• [Supplied data]:

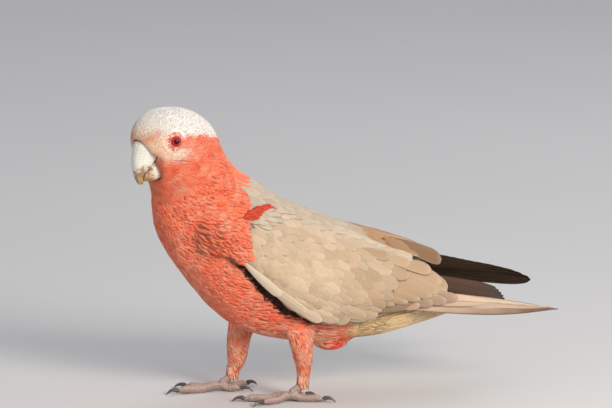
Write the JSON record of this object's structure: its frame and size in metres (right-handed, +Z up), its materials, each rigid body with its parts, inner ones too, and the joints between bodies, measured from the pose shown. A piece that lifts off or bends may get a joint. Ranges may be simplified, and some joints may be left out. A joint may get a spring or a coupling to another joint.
{
  "type": "galah",
  "caption": "Life-size still model of a galah, a pink and grey cockatoo, standing in mid step with its wings folded and its head turned to its left.",
  "frame": {"origin": "on the floor, under the middle of the bird's outer box", "axes": "+Z up; the bird faces -Y, so its bill points to -Y and its tail to +Y; +X is the bird's left side"},
  "size_m": [0.1028, 0.313, 0.2163],
  "materials": {
    "plumage pink": "matte",
    "plumage grey": "matte",
    "plumage dark": "matte",
    "bill": "satin",
    "eye": "gloss",
    "leg skin": "matte",
    "claw": "satin"
  },
  "bodies": {
    "root": {"bill_lower": "bill", "bill_upper": "bill", "claw_left_1": "claw", "claw_left_2": "claw", "claw_left_3": "claw", "claw_left_4": "claw", "claw_right_1": "claw", "claw_right_2": "claw", "claw_right_3": "claw", "claw_right_4": "claw", "eye_left": "eye", "eye_right": "eye", "foot_left": "leg skin", "foot_right": "leg skin", "head": "plumage grey", "neck": "plumage pink", "tail": "plumage dark", "thigh_left": "plumage pink", "thigh_right": "plumage pink", "trunk": "plumage pink", "wing_left": "plumage grey", "wing_right": "plumage grey"}
  },
  "joints": []
}
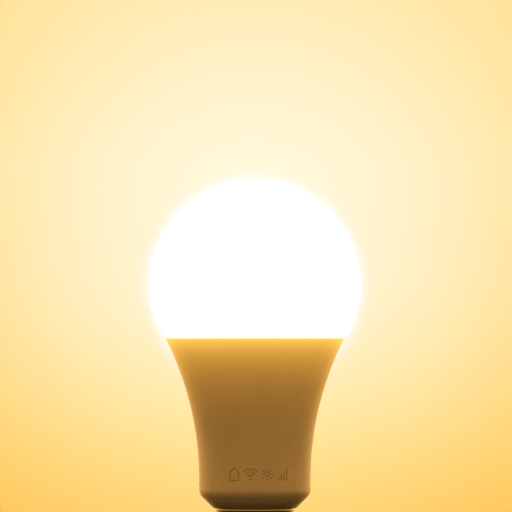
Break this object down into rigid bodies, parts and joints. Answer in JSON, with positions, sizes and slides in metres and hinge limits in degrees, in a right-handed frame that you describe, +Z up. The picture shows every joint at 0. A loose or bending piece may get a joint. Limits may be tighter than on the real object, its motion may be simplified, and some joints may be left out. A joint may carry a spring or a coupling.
{
  "type": "smart light bulb",
  "caption": "Globe-shaped smart LED light bulb: glowing opal globe, flared plastic housing and E27 screw cap, with its lamp board, wireless module and driver inside.",
  "frame": {"origin": "centre of the cap contact's flat end face, which is the bulb's lowest point and lies on its axis", "axes": "+Z up along the bulb's axis, from the screw cap to the globe; -Y is the front, where the printed icons are; +X to the right seen from the front"},
  "size_m": [0.075, 0.075, 0.144],
  "materials": {
    "opal_globe": "opal, lit from inside, fine satin",
    "silicone": "cured, satin",
    "housing_plastic": "fine satin moulded, warm white",
    "heat_sink": "drawn, brushed",
    "thermal_pad": "matte",
    "lamp_board": "white solder mask on aluminium",
    "warm_led": "phosphor gel in a white package",
    "cool_led": "phosphor gel in a white package",
    "colour_led": "clear gel in a white package",
    "screw_steel": "zinc plated",
    "contact_brass": "plated, light wear",
    "connector_plastic": "moulded",
    "module_board": "blue solder mask",
    "shield_steel": "tinned sheet",
    "black_plastic": "moulded epoxy",
    "sleeve_plastic": "natural moulded",
    "driver_board": "green solder mask",
    "resistor_coat": "cement coat with colour bands",
    "varistor_coat": "dipped epoxy",
    "capacitor_sleeve": "shrink sleeve, bare aluminium top",
    "copper_winding": "enamelled wire and tape",
    "ferrite": "sintered, dull",
    "film_capacitor_box": "moulded box",
    "cap_nickel": "nickel plated, rolled",
    "cap_insulator": "moulded black",
    "lead_red": "PVC",
    "lead_black": "PVC"
  },
  "bodies": {
    "root": {"diffuser_dome": "opal_globe", "sealant_ring": "silicone", "housing_shell": "housing_plastic", "heat_sink_cup": "heat_sink", "thermal_pad": "thermal_pad", "lamp_board": "lamp_board", "warm_led_1": "warm_led", "cool_led_1": "cool_led", "warm_led_2": "warm_led", "cool_led_2": "cool_led", "warm_led_3": "warm_led", "cool_led_3": "cool_led", "warm_led_4": "warm_led", "cool_led_4": "cool_led", "warm_led_5": "warm_led", "cool_led_5": "cool_led", "warm_led_6": "warm_led", "cool_led_6": "cool_led", "warm_led_7": "warm_led", "cool_led_7": "cool_led", "warm_led_8": "warm_led", "cool_led_8": "cool_led", "colour_led_1": "colour_led", "colour_led_2": "colour_led", "colour_led_3": "colour_led", "colour_led_4": "colour_led", "lamp_board_screw_1": "screw_steel", "lamp_board_screw_2": "screw_steel", "lamp_board_screw_3": "screw_steel", "driver_pin_strip": "contact_brass", "lamp_board_socket": "connector_plastic", "wifi_board": "module_board", "wifi_shield_can": "shield_steel", "wifi_header": "black_plastic", "driver_sleeve": "sleeve_plastic", "driver_board": "driver_board", "fusible_resistor": "resistor_coat", "varistor": "varistor_coat", "bulk_capacitor": "capacitor_sleeve", "supply_capacitor": "capacitor_sleeve", "output_capacitor": "capacitor_sleeve", "line_choke": "copper_winding", "transformer_core": "ferrite", "transformer_bobbin": "copper_winding", "film_capacitor": "film_capacitor_box", "driver_chip": "black_plastic", "bridge_rectifier": "black_plastic", "supply_chip": "black_plastic", "supply_inductor": "ferrite", "cap_shell": "cap_nickel", "cap_insulator": "cap_insulator", "centre_contact": "contact_brass", "live_lead": "lead_red", "neutral_lead": "lead_black"}
  },
  "joints": []
}
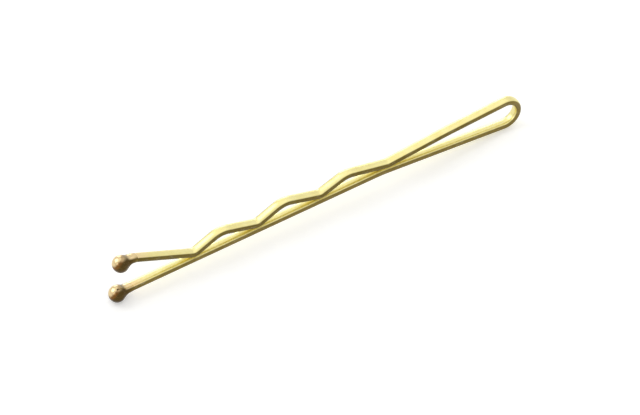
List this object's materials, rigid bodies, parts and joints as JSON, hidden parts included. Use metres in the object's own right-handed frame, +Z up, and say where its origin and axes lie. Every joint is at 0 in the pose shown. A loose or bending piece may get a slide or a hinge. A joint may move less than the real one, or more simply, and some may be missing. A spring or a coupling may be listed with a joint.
{
  "type": "bobby pin",
  "caption": "Crimped hair grip bent from one flat spring wire, with a straight leg, a wavy leg with a flared end, a drop-shaped loop and a dipped ball tip on each leg.",
  "frame": {"origin": "middle of the pin's length and width, on the surface that it stands on", "axes": "+X along the pin from the ball tips to the loop, +Y across the wire's width, +Z up from the straight leg to the wavy leg"},
  "size_m": [0.0508, 0.0018, 0.0061],
  "materials": {
    "gold_wire": "rolled spring wire with a pale gold lacquer",
    "tip_lacquer": "glossy amber-gold dipped lacquer"
  },
  "bodies": {
    "straight_side": {"straight_leg": "gold_wire", "leg_bend": "gold_wire", "lower_arm": "gold_wire", "lower_bend": "gold_wire", "straight_leg_tip": "tip_lacquer"},
    "loop_side": {"upper_bend": "gold_wire"},
    "arm_side": {"upper_arm": "gold_wire"},
    "wavy_side": {"last_dip": "gold_wire", "wave_3": "gold_wire", "wave_2": "gold_wire", "wave_1": "gold_wire", "flared_end": "gold_wire", "wavy_leg_tip": "tip_lacquer"}
  },
  "joints": [
    {"name": "loop_flex", "type": "hinge", "parent": "straight_side", "child": "loop_side", "pos_m": [0.02502, 0, 0.00205], "axis": [0, 1, 0], "range_deg": [0, 5], "stiffness_Nm_per_rad": 0.004, "springref_deg": -2.86},
    {"name": "arm_flex", "type": "hinge", "parent": "loop_side", "child": "arm_side", "pos_m": [0.02325, 0, 0.00367], "axis": [0, 1, 0], "range_deg": [0, 4], "stiffness_Nm_per_rad": 0.004, "springref_deg": -2.86},
    {"name": "leg_flex", "type": "hinge", "parent": "arm_side", "child": "wavy_side", "pos_m": [0.00892, 0, 0.00239], "axis": [0, 1, 0], "range_deg": [0, 3], "stiffness_Nm_per_rad": 0.004, "springref_deg": -2.86}
  ],
  "couplings": [
    {"joint": "arm_flex", "follows": "loop_flex", "ratio": 0.8},
    {"joint": "leg_flex", "follows": "loop_flex", "ratio": 0.6}
  ]
}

• [Task]:
Copy out every line of the data above, exactly as given.

• [The solution]:
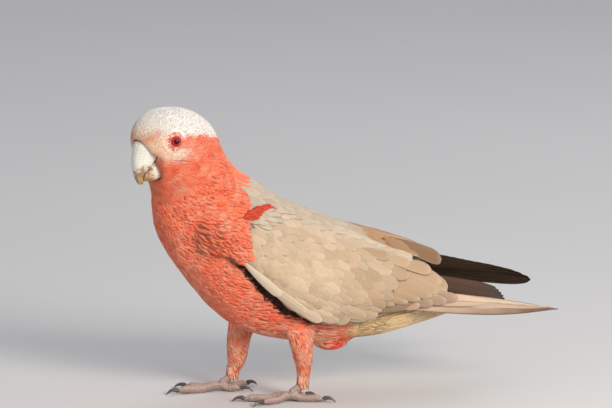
Write the JSON record of this object's structure: its frame and size in metres (right-handed, +Z up), its materials, each rigid body with its parts, inner ones too, and the joints between bodies, measured from the pose shown. A piece that lifts off or bends may get a joint. Ranges may be simplified, and some joints may be left out. A joint may get a spring or a coupling to another joint.
{
  "type": "galah",
  "caption": "Life-size still model of a galah, a pink and grey cockatoo, standing in mid step with its wings folded and its head turned to its left.",
  "frame": {"origin": "on the floor, under the middle of the bird's outer box", "axes": "+Z up; the bird faces -Y, so its bill points to -Y and its tail to +Y; +X is the bird's left side"},
  "size_m": [0.1028, 0.313, 0.2163],
  "materials": {
    "plumage pink": "matte",
    "plumage grey": "matte",
    "plumage dark": "matte",
    "bill": "satin",
    "eye": "gloss",
    "leg skin": "matte",
    "claw": "satin"
  },
  "bodies": {
    "root": {"bill_lower": "bill", "bill_upper": "bill", "claw_left_1": "claw", "claw_left_2": "claw", "claw_left_3": "claw", "claw_left_4": "claw", "claw_right_1": "claw", "claw_right_2": "claw", "claw_right_3": "claw", "claw_right_4": "claw", "eye_left": "eye", "eye_right": "eye", "foot_left": "leg skin", "foot_right": "leg skin", "head": "plumage grey", "neck": "plumage pink", "tail": "plumage dark", "thigh_left": "plumage pink", "thigh_right": "plumage pink", "trunk": "plumage pink", "wing_left": "plumage grey", "wing_right": "plumage grey"}
  },
  "joints": []
}
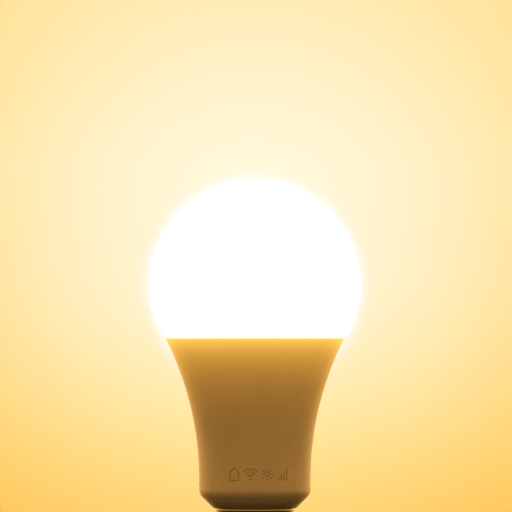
Break this object down into rigid bodies, parts and joints. Answer in JSON, with positions, sizes and slides in metres and hinge limits in degrees, in a right-handed frame that you describe, +Z up. The picture shows every joint at 0. A loose or bending piece may get a joint. Limits may be tighter than on the real object, its motion may be simplified, and some joints may be left out. A joint may carry a spring or a coupling.
{
  "type": "smart light bulb",
  "caption": "Globe-shaped smart LED light bulb: glowing opal globe, flared plastic housing and E27 screw cap, with its lamp board, wireless module and driver inside.",
  "frame": {"origin": "centre of the cap contact's flat end face, which is the bulb's lowest point and lies on its axis", "axes": "+Z up along the bulb's axis, from the screw cap to the globe; -Y is the front, where the printed icons are; +X to the right seen from the front"},
  "size_m": [0.075, 0.075, 0.144],
  "materials": {
    "opal_globe": "opal, lit from inside, fine satin",
    "silicone": "cured, satin",
    "housing_plastic": "fine satin moulded, warm white",
    "heat_sink": "drawn, brushed",
    "thermal_pad": "matte",
    "lamp_board": "white solder mask on aluminium",
    "warm_led": "phosphor gel in a white package",
    "cool_led": "phosphor gel in a white package",
    "colour_led": "clear gel in a white package",
    "screw_steel": "zinc plated",
    "contact_brass": "plated, light wear",
    "connector_plastic": "moulded",
    "module_board": "blue solder mask",
    "shield_steel": "tinned sheet",
    "black_plastic": "moulded epoxy",
    "sleeve_plastic": "natural moulded",
    "driver_board": "green solder mask",
    "resistor_coat": "cement coat with colour bands",
    "varistor_coat": "dipped epoxy",
    "capacitor_sleeve": "shrink sleeve, bare aluminium top",
    "copper_winding": "enamelled wire and tape",
    "ferrite": "sintered, dull",
    "film_capacitor_box": "moulded box",
    "cap_nickel": "nickel plated, rolled",
    "cap_insulator": "moulded black",
    "lead_red": "PVC",
    "lead_black": "PVC"
  },
  "bodies": {
    "root": {"diffuser_dome": "opal_globe", "sealant_ring": "silicone", "housing_shell": "housing_plastic", "heat_sink_cup": "heat_sink", "thermal_pad": "thermal_pad", "lamp_board": "lamp_board", "warm_led_1": "warm_led", "cool_led_1": "cool_led", "warm_led_2": "warm_led", "cool_led_2": "cool_led", "warm_led_3": "warm_led", "cool_led_3": "cool_led", "warm_led_4": "warm_led", "cool_led_4": "cool_led", "warm_led_5": "warm_led", "cool_led_5": "cool_led", "warm_led_6": "warm_led", "cool_led_6": "cool_led", "warm_led_7": "warm_led", "cool_led_7": "cool_led", "warm_led_8": "warm_led", "cool_led_8": "cool_led", "colour_led_1": "colour_led", "colour_led_2": "colour_led", "colour_led_3": "colour_led", "colour_led_4": "colour_led", "lamp_board_screw_1": "screw_steel", "lamp_board_screw_2": "screw_steel", "lamp_board_screw_3": "screw_steel", "driver_pin_strip": "contact_brass", "lamp_board_socket": "connector_plastic", "wifi_board": "module_board", "wifi_shield_can": "shield_steel", "wifi_header": "black_plastic", "driver_sleeve": "sleeve_plastic", "driver_board": "driver_board", "fusible_resistor": "resistor_coat", "varistor": "varistor_coat", "bulk_capacitor": "capacitor_sleeve", "supply_capacitor": "capacitor_sleeve", "output_capacitor": "capacitor_sleeve", "line_choke": "copper_winding", "transformer_core": "ferrite", "transformer_bobbin": "copper_winding", "film_capacitor": "film_capacitor_box", "driver_chip": "black_plastic", "bridge_rectifier": "black_plastic", "supply_chip": "black_plastic", "supply_inductor": "ferrite", "cap_shell": "cap_nickel", "cap_insulator": "cap_insulator", "centre_contact": "contact_brass", "live_lead": "lead_red", "neutral_lead": "lead_black"}
  },
  "joints": []
}
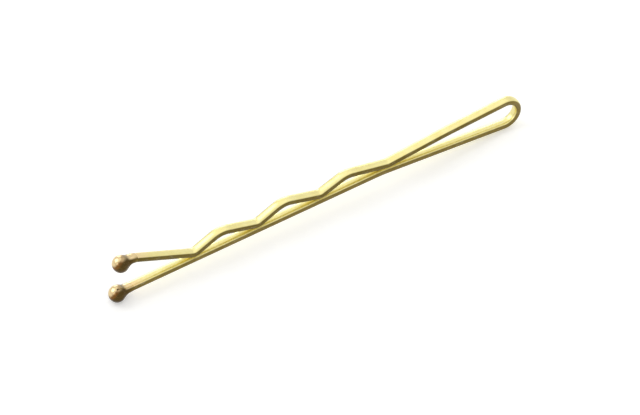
List this object's materials, rigid bodies, parts and joints as JSON, hidden parts included. Use metres in the object's own right-handed frame, +Z up, and say where its origin and axes lie. Every joint is at 0 in the pose shown. A loose or bending piece may get a slide or a hinge. A joint may move less than the real one, or more simply, and some may be missing. A spring or a coupling may be listed with a joint.
{
  "type": "bobby pin",
  "caption": "Crimped hair grip bent from one flat spring wire, with a straight leg, a wavy leg with a flared end, a drop-shaped loop and a dipped ball tip on each leg.",
  "frame": {"origin": "middle of the pin's length and width, on the surface that it stands on", "axes": "+X along the pin from the ball tips to the loop, +Y across the wire's width, +Z up from the straight leg to the wavy leg"},
  "size_m": [0.0508, 0.0018, 0.0061],
  "materials": {
    "gold_wire": "rolled spring wire with a pale gold lacquer",
    "tip_lacquer": "glossy amber-gold dipped lacquer"
  },
  "bodies": {
    "straight_side": {"straight_leg": "gold_wire", "leg_bend": "gold_wire", "lower_arm": "gold_wire", "lower_bend": "gold_wire", "straight_leg_tip": "tip_lacquer"},
    "loop_side": {"upper_bend": "gold_wire"},
    "arm_side": {"upper_arm": "gold_wire"},
    "wavy_side": {"last_dip": "gold_wire", "wave_3": "gold_wire", "wave_2": "gold_wire", "wave_1": "gold_wire", "flared_end": "gold_wire", "wavy_leg_tip": "tip_lacquer"}
  },
  "joints": [
    {"name": "loop_flex", "type": "hinge", "parent": "straight_side", "child": "loop_side", "pos_m": [0.02502, 0, 0.00205], "axis": [0, 1, 0], "range_deg": [0, 5], "stiffness_Nm_per_rad": 0.004, "springref_deg": -2.86},
    {"name": "arm_flex", "type": "hinge", "parent": "loop_side", "child": "arm_side", "pos_m": [0.02325, 0, 0.00367], "axis": [0, 1, 0], "range_deg": [0, 4], "stiffness_Nm_per_rad": 0.004, "springref_deg": -2.86},
    {"name": "leg_flex", "type": "hinge", "parent": "arm_side", "child": "wavy_side", "pos_m": [0.00892, 0, 0.00239], "axis": [0, 1, 0], "range_deg": [0, 3], "stiffness_Nm_per_rad": 0.004, "springref_deg": -2.86}
  ],
  "couplings": [
    {"joint": "arm_flex", "follows": "loop_flex", "ratio": 0.8},
    {"joint": "leg_flex", "follows": "loop_flex", "ratio": 0.6}
  ]
}